***** MATERIAL FOR THIS TASK *****

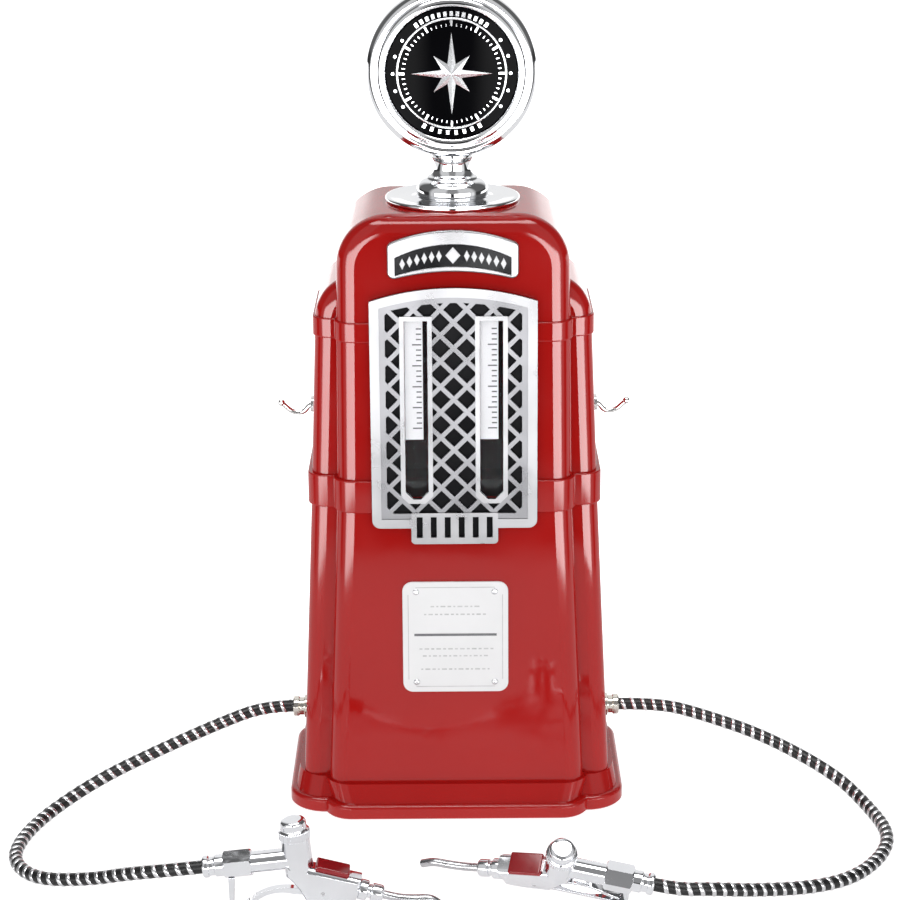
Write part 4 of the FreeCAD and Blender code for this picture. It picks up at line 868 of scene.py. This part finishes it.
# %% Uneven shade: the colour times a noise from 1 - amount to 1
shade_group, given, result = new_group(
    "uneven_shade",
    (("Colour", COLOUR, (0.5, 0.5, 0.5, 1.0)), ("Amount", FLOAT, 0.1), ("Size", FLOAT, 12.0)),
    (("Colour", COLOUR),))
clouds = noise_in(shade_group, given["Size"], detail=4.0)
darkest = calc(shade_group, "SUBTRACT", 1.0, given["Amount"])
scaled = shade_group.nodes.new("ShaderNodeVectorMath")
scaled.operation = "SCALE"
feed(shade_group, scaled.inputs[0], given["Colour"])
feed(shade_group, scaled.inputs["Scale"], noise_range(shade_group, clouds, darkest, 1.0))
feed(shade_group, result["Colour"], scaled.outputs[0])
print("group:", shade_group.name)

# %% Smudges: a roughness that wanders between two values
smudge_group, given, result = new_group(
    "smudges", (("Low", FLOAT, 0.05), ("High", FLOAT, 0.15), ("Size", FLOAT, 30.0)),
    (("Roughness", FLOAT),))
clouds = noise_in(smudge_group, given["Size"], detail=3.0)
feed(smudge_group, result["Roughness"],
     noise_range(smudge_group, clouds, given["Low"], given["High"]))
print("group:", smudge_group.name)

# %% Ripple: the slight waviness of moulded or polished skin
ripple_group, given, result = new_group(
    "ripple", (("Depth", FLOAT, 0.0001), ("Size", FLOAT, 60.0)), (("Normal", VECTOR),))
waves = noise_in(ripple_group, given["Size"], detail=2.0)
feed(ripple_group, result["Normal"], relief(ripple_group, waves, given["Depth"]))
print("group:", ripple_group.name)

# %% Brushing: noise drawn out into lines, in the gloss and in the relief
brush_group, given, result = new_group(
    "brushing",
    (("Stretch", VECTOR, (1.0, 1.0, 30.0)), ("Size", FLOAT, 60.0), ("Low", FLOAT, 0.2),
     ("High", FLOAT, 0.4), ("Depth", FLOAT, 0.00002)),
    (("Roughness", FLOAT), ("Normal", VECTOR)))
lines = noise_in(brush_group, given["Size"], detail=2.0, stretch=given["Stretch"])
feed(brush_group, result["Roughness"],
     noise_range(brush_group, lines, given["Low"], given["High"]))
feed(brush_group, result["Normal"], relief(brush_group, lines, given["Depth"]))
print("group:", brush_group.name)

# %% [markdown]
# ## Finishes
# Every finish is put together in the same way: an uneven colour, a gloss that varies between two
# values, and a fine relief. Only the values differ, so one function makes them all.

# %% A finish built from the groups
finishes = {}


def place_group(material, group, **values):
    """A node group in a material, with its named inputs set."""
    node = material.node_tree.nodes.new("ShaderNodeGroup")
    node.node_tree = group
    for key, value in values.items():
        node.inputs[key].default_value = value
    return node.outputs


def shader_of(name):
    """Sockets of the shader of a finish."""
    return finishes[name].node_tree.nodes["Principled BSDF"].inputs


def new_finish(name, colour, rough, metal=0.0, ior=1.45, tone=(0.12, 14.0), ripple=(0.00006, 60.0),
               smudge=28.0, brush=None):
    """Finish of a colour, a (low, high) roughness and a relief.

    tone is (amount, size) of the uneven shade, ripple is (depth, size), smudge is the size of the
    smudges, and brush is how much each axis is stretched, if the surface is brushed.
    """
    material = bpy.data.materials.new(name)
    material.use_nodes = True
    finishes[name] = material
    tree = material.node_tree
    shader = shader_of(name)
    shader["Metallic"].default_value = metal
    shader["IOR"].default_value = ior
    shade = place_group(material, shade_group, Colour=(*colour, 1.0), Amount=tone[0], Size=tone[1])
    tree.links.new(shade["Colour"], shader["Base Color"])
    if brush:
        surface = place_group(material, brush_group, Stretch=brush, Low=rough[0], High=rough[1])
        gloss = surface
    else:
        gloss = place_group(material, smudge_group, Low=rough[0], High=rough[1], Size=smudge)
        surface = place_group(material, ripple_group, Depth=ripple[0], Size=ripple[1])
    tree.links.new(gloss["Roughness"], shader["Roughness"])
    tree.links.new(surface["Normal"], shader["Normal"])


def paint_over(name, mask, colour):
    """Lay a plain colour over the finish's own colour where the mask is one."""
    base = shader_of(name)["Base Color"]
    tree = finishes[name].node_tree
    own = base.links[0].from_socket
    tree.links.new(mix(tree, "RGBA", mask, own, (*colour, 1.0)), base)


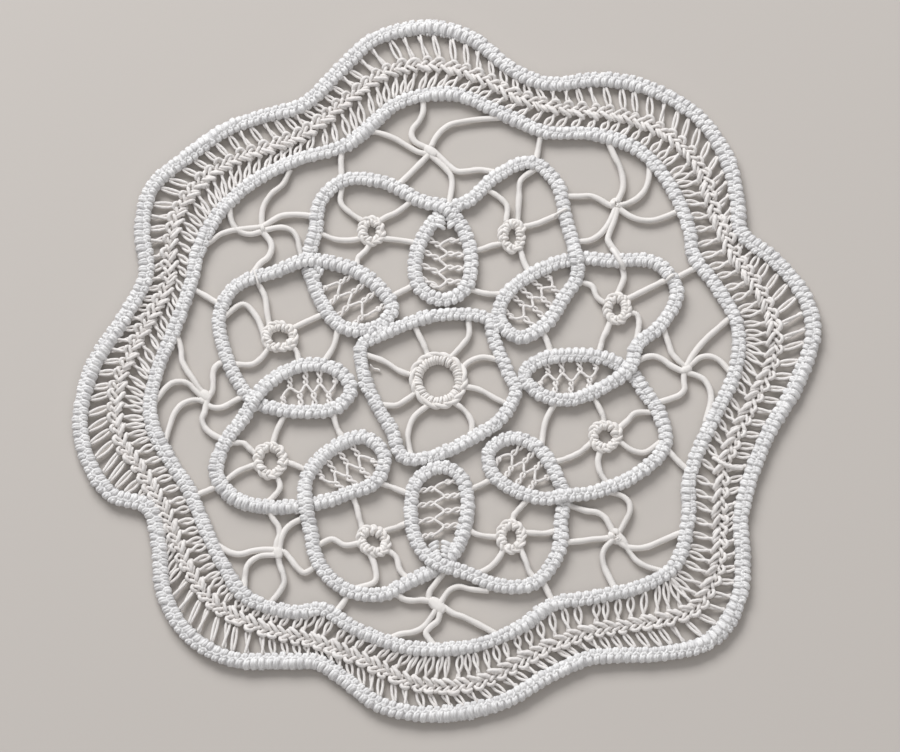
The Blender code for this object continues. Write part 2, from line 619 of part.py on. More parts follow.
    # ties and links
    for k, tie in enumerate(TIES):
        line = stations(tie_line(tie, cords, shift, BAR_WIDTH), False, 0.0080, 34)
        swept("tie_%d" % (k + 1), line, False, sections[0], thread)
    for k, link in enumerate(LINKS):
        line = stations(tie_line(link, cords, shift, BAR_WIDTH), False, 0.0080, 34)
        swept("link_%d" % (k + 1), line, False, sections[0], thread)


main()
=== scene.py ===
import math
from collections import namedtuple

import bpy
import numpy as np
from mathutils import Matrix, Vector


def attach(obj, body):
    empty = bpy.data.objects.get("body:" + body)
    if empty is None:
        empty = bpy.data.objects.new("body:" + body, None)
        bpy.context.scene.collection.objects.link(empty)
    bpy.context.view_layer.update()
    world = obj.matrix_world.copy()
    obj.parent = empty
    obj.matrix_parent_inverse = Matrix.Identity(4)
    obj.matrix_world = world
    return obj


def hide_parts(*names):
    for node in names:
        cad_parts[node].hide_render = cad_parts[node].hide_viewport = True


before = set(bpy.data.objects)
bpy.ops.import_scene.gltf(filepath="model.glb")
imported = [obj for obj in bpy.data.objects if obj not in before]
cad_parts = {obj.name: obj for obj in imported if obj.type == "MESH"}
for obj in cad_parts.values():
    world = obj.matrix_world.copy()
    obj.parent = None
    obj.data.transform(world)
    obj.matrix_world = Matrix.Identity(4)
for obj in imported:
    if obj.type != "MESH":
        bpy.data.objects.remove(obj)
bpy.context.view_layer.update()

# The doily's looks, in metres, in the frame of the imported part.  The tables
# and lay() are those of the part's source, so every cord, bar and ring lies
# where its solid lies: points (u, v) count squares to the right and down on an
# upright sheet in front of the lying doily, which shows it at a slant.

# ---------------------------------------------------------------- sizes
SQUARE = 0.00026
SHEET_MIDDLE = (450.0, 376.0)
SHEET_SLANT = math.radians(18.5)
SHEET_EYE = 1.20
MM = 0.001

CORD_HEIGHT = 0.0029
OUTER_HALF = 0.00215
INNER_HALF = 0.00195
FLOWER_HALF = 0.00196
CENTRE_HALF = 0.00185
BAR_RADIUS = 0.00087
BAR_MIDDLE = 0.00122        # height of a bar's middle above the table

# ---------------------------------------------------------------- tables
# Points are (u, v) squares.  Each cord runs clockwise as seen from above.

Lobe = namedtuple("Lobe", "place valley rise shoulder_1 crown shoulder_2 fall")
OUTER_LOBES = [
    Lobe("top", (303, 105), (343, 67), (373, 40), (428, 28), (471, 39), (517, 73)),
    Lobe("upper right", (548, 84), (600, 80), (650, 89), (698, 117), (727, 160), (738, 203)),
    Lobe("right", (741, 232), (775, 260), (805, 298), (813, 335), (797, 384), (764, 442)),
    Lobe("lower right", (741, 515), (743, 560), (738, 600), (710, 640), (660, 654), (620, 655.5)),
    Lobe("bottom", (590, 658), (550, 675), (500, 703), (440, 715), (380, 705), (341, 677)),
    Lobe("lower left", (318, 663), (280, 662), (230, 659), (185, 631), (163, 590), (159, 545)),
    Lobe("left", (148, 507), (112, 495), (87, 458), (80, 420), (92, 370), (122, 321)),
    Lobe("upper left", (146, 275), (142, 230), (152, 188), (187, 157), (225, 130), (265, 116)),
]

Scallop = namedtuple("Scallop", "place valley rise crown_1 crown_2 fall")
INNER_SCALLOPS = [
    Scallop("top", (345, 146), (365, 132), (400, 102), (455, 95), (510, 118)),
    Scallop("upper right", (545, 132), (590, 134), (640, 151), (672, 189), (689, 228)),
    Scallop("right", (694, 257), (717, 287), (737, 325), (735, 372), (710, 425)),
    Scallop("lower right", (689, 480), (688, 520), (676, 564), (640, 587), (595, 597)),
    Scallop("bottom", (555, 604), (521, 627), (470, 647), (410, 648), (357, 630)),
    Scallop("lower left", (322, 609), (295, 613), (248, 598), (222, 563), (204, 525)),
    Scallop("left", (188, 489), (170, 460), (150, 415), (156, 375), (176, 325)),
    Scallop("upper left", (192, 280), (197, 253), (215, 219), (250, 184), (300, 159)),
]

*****

Above are the entries. Output exactly the lines beginning with the line that has "# ties and links" and ending with the line that has "before = set(bpy.data.objects)".

_EXPECTED ANSWER:_
    # ties and links
    for k, tie in enumerate(TIES):
        line = stations(tie_line(tie, cords, shift, BAR_WIDTH), False, 0.0080, 34)
        swept("tie_%d" % (k + 1), line, False, sections[0], thread)
    for k, link in enumerate(LINKS):
        line = stations(tie_line(link, cords, shift, BAR_WIDTH), False, 0.0080, 34)
        swept("link_%d" % (k + 1), line, False, sections[0], thread)


main()
=== scene.py ===
import math
from collections import namedtuple

import bpy
import numpy as np
from mathutils import Matrix, Vector


def attach(obj, body):
    empty = bpy.data.objects.get("body:" + body)
    if empty is None:
        empty = bpy.data.objects.new("body:" + body, None)
        bpy.context.scene.collection.objects.link(empty)
    bpy.context.view_layer.update()
    world = obj.matrix_world.copy()
    obj.parent = empty
    obj.matrix_parent_inverse = Matrix.Identity(4)
    obj.matrix_world = world
    return obj


def hide_parts(*names):
    for node in names:
        cad_parts[node].hide_render = cad_parts[node].hide_viewport = True


before = set(bpy.data.objects)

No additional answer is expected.